The responses to this and other questions included in the survey were split and have changed to a surprising degree in the last several years. For instance, since 2016 the percentage of respondents who view payday loans as “helpful, useful, and timely” has doubled, and 34% of Christians living in one of these states “have obtained that type of loan themselves” (also doubling since 2016).
The reason for these changes is mixed. Yet, whatever the reason, Christians would be wise to explore what payday loans are and why they can be so morally and materially problematic.
What is a payday loan?
Barrett Duke writes that payday lending “is the term used to describe the practice of lending small amounts of money to people, usually $350 or less, for two-week periods (i.e., until their next payday). In return, the borrower pays interest on the loan when it is due at the end of the loan period.”
A payday loan, therefore, is a relatively small amount of money (though surely it doesn’t seem small to those being forced to borrow) that is lent to people to see them through to their next payday. As Duke acknowledges, a short-term loan like this “can provide an important service,” but the terms of the loan often lead to more difficulty on the part of the borrower. In fact, the loans are often predatory in nature. And according to the Center for Responsible Lending, there are more than 20,000 payday loan shops providing these loans in the United States today.
Why are they sometimes called predatory?
Payday lending is a business that preys on the most financially vulnerable among us and those who are most in need of help.
The Center for Responsible Lending calls payday lending a practice akin to “modern-day usury,” a word defined by Merriam-Webster as “an unconscionable or exorbitant rate or amount of interest.” While the authors of this guide recognize that “lending can empower those in need,” they also warn that “lending can be used to exploit those in need.” In too many cases, payday lending is used for the latter.
Part of what makes payday lending predatory is the outrageous interest rates that are pinned on the loans—rates that are often veiled by the use of unclear financial speak.

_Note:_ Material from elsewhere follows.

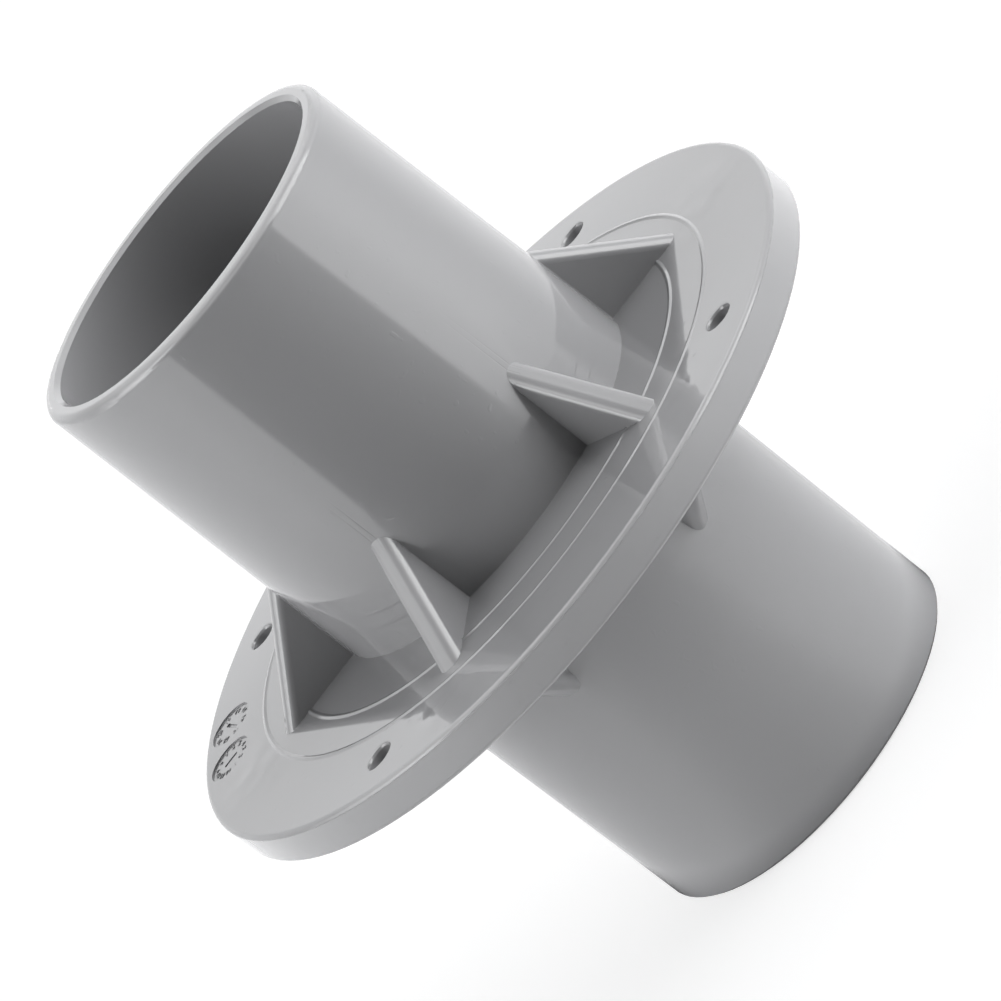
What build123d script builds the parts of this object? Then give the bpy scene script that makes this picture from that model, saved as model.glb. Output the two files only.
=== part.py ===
"""Wall sleeve pipe: one moulded tube with a round wall flange at mid length and gusset ribs on both sides.

The tube stands on its base end with its axis on Z, and the origin is the centre of the base end.
All sizes are in millimetres and all angles in degrees.
"""

import os
from math import atan2, degrees, radians, tan

from build123d import *

# Tube
end_diameter = 63.0
wall_thickness = 3.3
front_length = 60.0
back_length = 60.0
front_draft = 0.8
back_draft = 0.27
mouth_rounding = 1.45
mouth_chamfer = 0.7
base_chamfer = 0.5

# Flange
flange_diameter = 130.4
flange_thickness = 6.5
flange_front_rounding = 0.8
flange_back_rounding = 0.8

# Two fine raised lines that ring the tube on the front face of the flange
ring_distances = (11.65, 19.2)
ring_height = 0.15
ring_width = 1.0
ring_crest = 0.3

# Gusset ribs, with their reach along the flange on the front and on the back
rib_count = 6
rib_reaches = (16.6, 16.2)
rib_slope = 46.0
rib_thickness = 4.6
rib_draft = 0.6
rib_rounding = 1.8

# Screw holes near the flange's edge, the first one halfway between the X and Y axes
hole_count = 4
hole_start = 45.0
hole_diameter = 4.5
hole_edge_distance = 8.1
hole_chamfer = 0.4

# Two shallow date dials near the flange's edge on the front face, each with a pointer groove
dial_diameter = 8.6
dial_depth = 0.25
dial_edge_distance = 6.0
dial_angles = (-24.9, -14.4)
pointer_lengths = (3.9, 2.9)
pointer_width = 0.7
pointer_angles = (104.0, 0.0)

# Levels and radii that follow from the sizes above
end_radius = end_diameter / 2
bore_radius = end_radius - wall_thickness
flange_radius = flange_diameter / 2
hole_circle_radius = flange_radius - hole_edge_distance
dial_circle_radius = flange_radius - dial_edge_distance
back_face = back_length
front_face = back_face + flange_thickness
total_length = front_face + front_length
middle = (back_face + front_face) / 2
back_root_radius = end_radius + back_length * tan(radians(back_draft))
front_root_radius = end_radius + front_length * tan(radians(front_draft))
wall_middle = (end_radius + bore_radius) / 2
ring_flank = degrees(atan2(ring_height, (ring_width - ring_crest) / 2))
rib_fall = tan(radians(rib_slope))


def circles(part, radius, level):
    """Round edges of one radius at one level."""
    found = part.edges().filter_by(GeomType.CIRCLE)
    found = found.filter_by(lambda edge: abs(edge.radius - radius) < 1e-4)
    return found.filter_by(lambda edge: abs(edge.center().Z - level) < 1e-4)


def is_slope(face):
    """True for the sloping face of a rib."""
    normal = face.normal_at(face.center())
    return normal.X > 0.2 and normal.Z > 0.2


# One rib for each side, both made on the front side and running into the tube wall and the flange
ribs = []
for rib_reach in rib_reaches:
    rib_outer = end_radius + rib_reach + (front_face - middle) / rib_fall
    rib_top = middle + (rib_outer - wall_middle) * rib_fall
    with BuildPart() as rib:
        with BuildSketch(Plane.XY.offset(middle)):
            with Locations((wall_middle, 0)):
                Rectangle(2 * rib_outer, rib_thickness, align=(Align.MIN, Align.CENTER))
        extrude(amount=rib_top - middle, taper=rib_draft)
        with BuildSketch(Plane.XZ):
            with BuildLine():
                Polyline(
                    (wall_middle, middle),
                    (rib_outer, middle),
                    (wall_middle, rib_top),
                    close=True,
                )
            make_face()
        extrude(amount=rib_thickness, both=True, mode=Mode.INTERSECT)
        slope = rib.faces().filter_by(is_slope).sort_by(SortBy.AREA)[-1]
        fillet(slope.edges().sort_by(SortBy.LENGTH)[-2:], rib_rounding)
    ribs.append(rib.part)
front_rib, back_rib = ribs

with BuildPart() as sleeve:
    # Tube and flange, turned from one section
    with BuildSketch(Plane.XZ):
        with BuildLine():
            Polyline(
                (bore_radius, 0),
                (end_radius, 0),
                (back_root_radius, back_face),
                (flange_radius, back_face),
                (flange_radius, front_face),
                (front_root_radius, front_face),
                (end_radius, total_length),
                (bore_radius, total_length),
                close=True,
            )
        make_face()
    revolve(axis=Axis.Z)

    # Raised lines on the front face
    for ring_distance in ring_distances:
        with BuildSketch(Plane.XZ):
            with Locations((end_radius + ring_distance, front_face)):
                Trapezoid(ring_width, ring_height, ring_flank, align=(Align.CENTER, Align.MIN))
        revolve(axis=Axis.Z)

    # Edges of the tube and the flange
    fillet(circles(sleeve, flange_radius, back_face), flange_back_rounding)
    fillet(circles(sleeve, flange_radius, front_face), flange_front_rounding)
    fillet(circles(sleeve, end_radius, total_length), mouth_rounding)
    chamfer(circles(sleeve, end_radius, 0), base_chamfer)
    chamfer(circles(sleeve, bore_radius, total_length), mouth_chamfer)

    # Ribs on the front side, and ribs mirrored to the back side
    with PolarLocations(0, rib_count):
        add([front_rib, mirror(back_rib, about=Plane.XY.offset(middle))])

    # Screw holes, chamfered on the front face
    with Locations(Plane.XY.offset(front_face)):
        with PolarLocations(hole_circle_radius, hole_count, start_angle=hole_start):
            Hole(hole_diameter / 2)
    chamfer(circles(sleeve, hole_diameter / 2, front_face), hole_chamfer)

    # Date dials
    for angle, pointer_angle, pointer_length in zip(dial_angles, pointer_angles, pointer_lengths):
        with BuildSketch(Plane.XY.offset(front_face)):
            with PolarLocations(dial_circle_radius, 1, start_angle=angle, rotate=False):
                Circle(dial_diameter / 2)
        extrude(amount=-dial_depth, mode=Mode.SUBTRACT)
        with BuildSketch(Plane.XY.offset(front_face - dial_depth)):
            with PolarLocations(dial_circle_radius, 1, start_angle=angle, rotate=False):
                Rectangle(pointer_length, pointer_width, rotation=pointer_angle)
        extrude(amount=-dial_depth, mode=Mode.SUBTRACT)

sleeve.part.label = "wall_sleeve"
os.makedirs("parts", exist_ok=True)
export_step(sleeve.part, "parts/wall_sleeve.step")
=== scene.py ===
"""Wall sleeve pipe: camera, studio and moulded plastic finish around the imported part."""

from math import cos, pi, radians, sin

import bmesh
import bpy
from mathutils import Matrix, Vector


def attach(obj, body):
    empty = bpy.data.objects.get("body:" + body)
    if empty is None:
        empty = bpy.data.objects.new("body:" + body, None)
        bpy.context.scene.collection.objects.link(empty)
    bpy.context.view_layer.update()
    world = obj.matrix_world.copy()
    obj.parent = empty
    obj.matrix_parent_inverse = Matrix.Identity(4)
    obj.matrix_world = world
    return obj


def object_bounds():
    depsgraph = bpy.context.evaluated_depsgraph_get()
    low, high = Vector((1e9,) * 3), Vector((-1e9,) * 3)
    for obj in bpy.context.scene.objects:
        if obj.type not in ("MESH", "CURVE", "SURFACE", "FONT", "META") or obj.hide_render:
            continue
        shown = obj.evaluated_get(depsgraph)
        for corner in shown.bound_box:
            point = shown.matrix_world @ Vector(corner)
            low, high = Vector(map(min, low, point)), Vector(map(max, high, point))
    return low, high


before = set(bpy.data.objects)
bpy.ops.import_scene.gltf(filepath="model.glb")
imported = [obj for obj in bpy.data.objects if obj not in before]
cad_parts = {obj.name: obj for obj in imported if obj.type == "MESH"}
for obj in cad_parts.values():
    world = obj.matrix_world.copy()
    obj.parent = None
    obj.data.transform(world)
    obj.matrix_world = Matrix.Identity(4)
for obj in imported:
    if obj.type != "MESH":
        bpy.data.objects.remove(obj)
cad_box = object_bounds()

# Camera, in metres and degrees; it looks at a point on the tube's axis
AIM = Vector((0.0001, 0.0, 0.0622))
AZIMUTH = 89.98
ELEVATION = 18.43
DISTANCE = 0.8722
ROLL = -52.32
LENS = 205.54
SENSOR_WIDTH = 36.0
CLIP_START = 0.01

# Colours of the plastic, the floor and the light, which is a trace cool
PLASTIC = (0.336, 0.3365, 0.3435, 1)
FLOOR_COLOUR = (0.95, 0.95, 0.95, 1)
LIGHT_COLOUR = (0.99, 0.993, 1, 1)
WHITE = (1, 1, 1, 1)

# White that the camera sees on the floor: its strength, and its share beside the floor's own shade
FLOOR_WHITE = 1.3
FLOOR_WHITE_SHARE = 0.5

# Floor: a disc just under the part, in metres
FLOOR_RADIUS = 6.0
FLOOR_SEGMENTS = 96
FLOOR_GAP = 0.0001

# Least top of a row of levels, so that a dark row still has one
LEAST_TOP = 0.01

# Soft light on the object: levels by azimuth at growing heights in degrees
LIGHT_BANDS = [
    (5, [
        (-180, 6.4), (-150, 6.2), (-120, 5.8), (-60, 4.8), (-20, 3.8), (0, 2.8), (17, 1.6),
        (32, 0.8), (42, 0), (130, 0), (138, 0.7), (152, 3.1), (170, 5.2), (180, 6.2),
    ]),
    (15, [
        (-180, 3.3), (-165, 3.2), (-120, 2.6), (-60, 2.2), (-20, 2.1), (0, 2.5), (17, 2.6),
        (32, 2.2), (42, 0), (130, 0), (138, 0.2), (152, 2.3), (170, 3.2), (180, 3.3),
    ]),
    (25, [
        (-180, 2.4), (-165, 2.1), (-120, 1.1), (-60, 1.1), (-20, 1.7), (0, 3.0), (17, 3.2),
        (32, 2.3), (42, 0), (130, 0), (138, 0.9), (152, 3.0), (170, 3.1), (180, 2.5),
    ]),
    (37, [
        (-180, 4.2), (-165, 3.0), (-140, 0.6), (-120, 0.1), (-60, 0.1), (-20, 1.6),
        (0, 3.6), (17, 3.0), (27, 0.6), (32, 0), (130, 0), (138, 0.8), (152, 4.8),
        (170, 5.6), (180, 4.6),
    ]),
    (52, [(-180, 0.05), (180, 0.05)]),
    (65, [(-180, 0.4), (180, 0.4)]),
]

# Painted glow on the floor, a painted reflection that only glossy rays meet: levels by azimuth, on
# rings of growing radius
PAINTED_GLOW_RINGS = [
    (0.1, [
        (-180, 1.05), (-150, 0.97), (-90, 0.78), (-40, 0.83), (-10, 0.85), (8, 1),
        (22, 1.25), (38, 1.65), (60, 1.3), (85, 1.28), (112, 1.6), (128, 2.15), (142, 1.95),
        (158, 1.5), (172, 1.15), (180, 1.05),
    ]),
    (0.18, [
        (-180, 1.85), (-150, 1.4), (-90, 0.92), (-40, 1.28), (0, 1.3), (22, 1.5),
        (38, 1.57), (52, 1.05), (68, 0.65), (98, 0.7), (113, 1), (128, 2.1), (142, 2.5),
        (158, 2.37), (172, 2.1), (180, 1.85),
    ]),
    (0.245, [
        (-180, 2.05), (-165, 1.8), (-90, 1.1), (-25, 1.6), (8, 2.2), (25, 2.8), (36, 2.95),
        (46, 2.4), (60, 1.75), (80, 1.5), (98, 1.7), (113, 2.2), (126, 2.8), (134, 3.3),
        (150, 3.3), (172, 2.5), (180, 2.05),
    ]),
    (0.29, [
        (-180, 2), (-165, 1.4), (-90, 0.9), (-22, 1.35), (0, 1.6), (20, 2.1), (38, 2.4),
        (43, 1.2), (55, 0.4), (85, 0.05), (100, 0.2), (113, 0.4), (126, 1.4), (131, 3),
        (150, 3.2), (172, 2.4), (180, 2),
    ]),
    (0.34, [
        (-180, 2.3), (-165, 1.4), (-120, 1.2), (-90, 0.92), (-60, 1.1), (-22, 1.4),
        (0, 1.75), (20, 2.4), (41, 2.4), (44, 0.4), (55, 0.1), (85, 0.1), (100, 0.3),
        (115, 0.5), (128.5, 1), (131.5, 3.9), (160, 3.8), (175, 2.8), (180, 2.3),
    ]),
]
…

Duke uses the example of a $350 loan borrowed at 15%. These terms may sound reasonable to a borrower, “except that this [15%] is the two-week rate, not an annual rate. On an annual basis, that 15% two-week loan is actually provided at a 390% annual interest rate,” which is just shy of the “typical payday lender charge [of] 400%.”
In addition to the high interest rates and unclear language, payday loans are typically eligible for renewal when a borrower is unable to repay the loan in full. In this scenario, a lender will renew the loan, provided that the borrower pays the interest that’s due. Using Duke’s example from above, on a $350 loan borrowed at 15%, a borrower would pay “the $52.50 [in] interest and extend the loan for two more weeks at another 15% interest,” rolling the unpaid total into the new loan.

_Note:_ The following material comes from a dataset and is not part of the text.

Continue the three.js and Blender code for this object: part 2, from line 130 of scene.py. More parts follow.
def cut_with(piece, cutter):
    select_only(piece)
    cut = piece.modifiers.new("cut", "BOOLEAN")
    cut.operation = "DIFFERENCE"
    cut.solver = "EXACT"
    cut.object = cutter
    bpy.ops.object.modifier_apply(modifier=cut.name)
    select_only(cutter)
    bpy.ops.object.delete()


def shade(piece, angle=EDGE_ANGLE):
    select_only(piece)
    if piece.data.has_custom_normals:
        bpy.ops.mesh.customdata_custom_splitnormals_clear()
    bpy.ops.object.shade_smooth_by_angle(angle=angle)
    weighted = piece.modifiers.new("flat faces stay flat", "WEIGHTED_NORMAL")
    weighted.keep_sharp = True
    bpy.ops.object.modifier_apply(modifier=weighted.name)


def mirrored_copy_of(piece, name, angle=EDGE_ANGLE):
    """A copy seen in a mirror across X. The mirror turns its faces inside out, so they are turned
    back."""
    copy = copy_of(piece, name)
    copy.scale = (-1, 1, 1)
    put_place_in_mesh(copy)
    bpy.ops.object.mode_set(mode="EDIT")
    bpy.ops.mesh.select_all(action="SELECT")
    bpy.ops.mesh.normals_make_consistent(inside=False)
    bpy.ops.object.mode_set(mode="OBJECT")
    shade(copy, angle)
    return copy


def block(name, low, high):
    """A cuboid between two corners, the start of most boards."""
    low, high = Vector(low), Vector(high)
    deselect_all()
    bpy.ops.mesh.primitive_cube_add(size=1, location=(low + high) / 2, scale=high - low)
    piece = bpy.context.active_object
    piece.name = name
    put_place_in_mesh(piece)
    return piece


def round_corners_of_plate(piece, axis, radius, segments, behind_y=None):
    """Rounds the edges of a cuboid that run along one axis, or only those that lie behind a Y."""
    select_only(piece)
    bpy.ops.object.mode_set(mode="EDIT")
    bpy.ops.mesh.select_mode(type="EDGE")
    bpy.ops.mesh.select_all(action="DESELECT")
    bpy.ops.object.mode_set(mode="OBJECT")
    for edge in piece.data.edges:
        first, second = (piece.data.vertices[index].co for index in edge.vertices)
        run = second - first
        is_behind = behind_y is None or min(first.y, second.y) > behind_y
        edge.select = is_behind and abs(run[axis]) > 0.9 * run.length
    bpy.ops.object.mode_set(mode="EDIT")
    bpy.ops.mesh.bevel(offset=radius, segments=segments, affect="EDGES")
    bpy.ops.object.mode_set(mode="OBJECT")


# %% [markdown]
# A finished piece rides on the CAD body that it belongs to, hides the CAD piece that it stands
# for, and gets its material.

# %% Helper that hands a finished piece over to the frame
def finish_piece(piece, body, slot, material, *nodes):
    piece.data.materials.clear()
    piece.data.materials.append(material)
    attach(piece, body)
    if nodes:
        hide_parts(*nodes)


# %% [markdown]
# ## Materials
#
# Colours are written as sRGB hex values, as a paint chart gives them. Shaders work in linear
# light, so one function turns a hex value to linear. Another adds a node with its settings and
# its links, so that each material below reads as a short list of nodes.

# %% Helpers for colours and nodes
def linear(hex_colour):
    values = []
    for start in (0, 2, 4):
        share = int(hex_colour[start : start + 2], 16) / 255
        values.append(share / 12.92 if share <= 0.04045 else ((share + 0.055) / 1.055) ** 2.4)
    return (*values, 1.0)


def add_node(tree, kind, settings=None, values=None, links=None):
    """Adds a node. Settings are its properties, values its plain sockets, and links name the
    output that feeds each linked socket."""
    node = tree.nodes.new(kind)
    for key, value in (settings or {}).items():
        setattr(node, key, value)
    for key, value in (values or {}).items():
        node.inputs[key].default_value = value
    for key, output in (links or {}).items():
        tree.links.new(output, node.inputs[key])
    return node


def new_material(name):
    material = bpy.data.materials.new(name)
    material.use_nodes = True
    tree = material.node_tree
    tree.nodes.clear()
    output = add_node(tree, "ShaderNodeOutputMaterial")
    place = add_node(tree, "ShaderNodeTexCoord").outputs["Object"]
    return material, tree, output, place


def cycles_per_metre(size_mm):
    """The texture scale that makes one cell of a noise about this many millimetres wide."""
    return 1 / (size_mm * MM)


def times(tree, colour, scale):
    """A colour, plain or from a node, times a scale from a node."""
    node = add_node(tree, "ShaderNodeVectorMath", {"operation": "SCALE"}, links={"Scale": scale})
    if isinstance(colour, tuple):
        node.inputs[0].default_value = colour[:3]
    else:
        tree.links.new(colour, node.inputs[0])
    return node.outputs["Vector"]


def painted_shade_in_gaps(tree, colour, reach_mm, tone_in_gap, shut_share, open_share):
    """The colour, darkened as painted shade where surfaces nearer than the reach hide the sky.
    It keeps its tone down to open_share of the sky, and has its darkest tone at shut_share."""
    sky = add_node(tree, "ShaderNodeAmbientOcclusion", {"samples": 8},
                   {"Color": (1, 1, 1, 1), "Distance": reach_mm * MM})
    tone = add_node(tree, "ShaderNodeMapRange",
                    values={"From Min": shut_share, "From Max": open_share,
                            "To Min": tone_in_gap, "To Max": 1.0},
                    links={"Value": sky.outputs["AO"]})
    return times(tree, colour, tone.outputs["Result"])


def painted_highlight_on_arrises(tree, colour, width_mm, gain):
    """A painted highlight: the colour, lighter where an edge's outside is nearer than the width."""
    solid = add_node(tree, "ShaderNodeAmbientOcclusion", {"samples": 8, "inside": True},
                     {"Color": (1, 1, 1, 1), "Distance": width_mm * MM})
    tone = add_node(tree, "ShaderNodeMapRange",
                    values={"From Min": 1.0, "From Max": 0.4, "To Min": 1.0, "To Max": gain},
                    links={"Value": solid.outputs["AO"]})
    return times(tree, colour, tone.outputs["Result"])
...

And this is a cycle that can continue almost indefinitely. It’s a business model that profits from borrowers’ inability to pay back their loans and traps them in an ongoing cycle, metastasizing their dues and eventually saddling them with a sizable amount of long-term debt.
Why should Christians care about predatory payday lending?
Christians should care about predatory lending because its practices exploit and take advantage of our neighbors, whom we’ve been commanded to love. In the Old and New Testaments, Scripture is clear that God’s people should not tolerate injustice, should serve and care for those who are marginalized, and where possible, put a stop to the injustices perpetrated against them.
Finding themselves in a “tough financial hole,” many of our neighbors “have attempted to use payday loans to dig themselves out.” Unfortunately, what they often find with payday loans is not that they’re digging themselves out but digging themselves deeper. For example, “the typical payday borrower pays back $793 for an initial $325 loan” and, on average, “takes out 9 loans a year.” Frequently, these loans lead to more difficulty, more hardship, and more vulnerability for borrowers.
Predatory lending affects not just individuals, but families and entire communities. Cumulatively, it’s an industry that as of 2010 collected $3.5 billion every year in fees alone (i.e., interest and other fees), making it increasingly difficult for borrowers to make ends meet, for families to put food on the table, and for whole communities to thrive. Christians should care about payday lending because it’s a system that fundamentally “undermines the dignity of borrower[s] when [their] failure leads to success and profit for the lender.” Predatory lending is an issue of biblical justice and human dignity.
How have the SBC and ERLC engaged with this issue?
In 2014, messengers to the Southern Baptist Convention’s annual meeting made their opposition to the practice of predatory payday lending clear by passing a resolution that:
- “denounce[d] the practice of predatory payday lending as contrary to God’s design for human relationships;”
- “urge[d] churches, employers, and other concerned individuals to provide viable solutions for meeting short-term financial needs within their local communities;”
- “call[ed] on governing officials to investigate current payday lending abuses in their communities and institute just regulations and policies that terminate the practice of predatory payday lending;”
- and “admonish[ed] those who are engaged in the practice of predatory payday lending to consider the great damage they are causing in the lives of vulnerable people and to adopt a just lending model.”
To that end, the ERLC has long sought to shed light on the predatory nature of payday lending. From writing Issue Briefs like the one referenced above to serving as a member of the Faith for Just Lending coalition, the ERLC recognizes “these practices should be regulated to restrict this industry’s ability to prey on the poor among us” and advocates for policies (like South Carolina’s Senate Bill 67) that seek to do just that. Recognizing that predatory lending is an issue that directly concerns human dignity, the ERLC has made the support of payday lending regulations one of its 2023 policy priorities.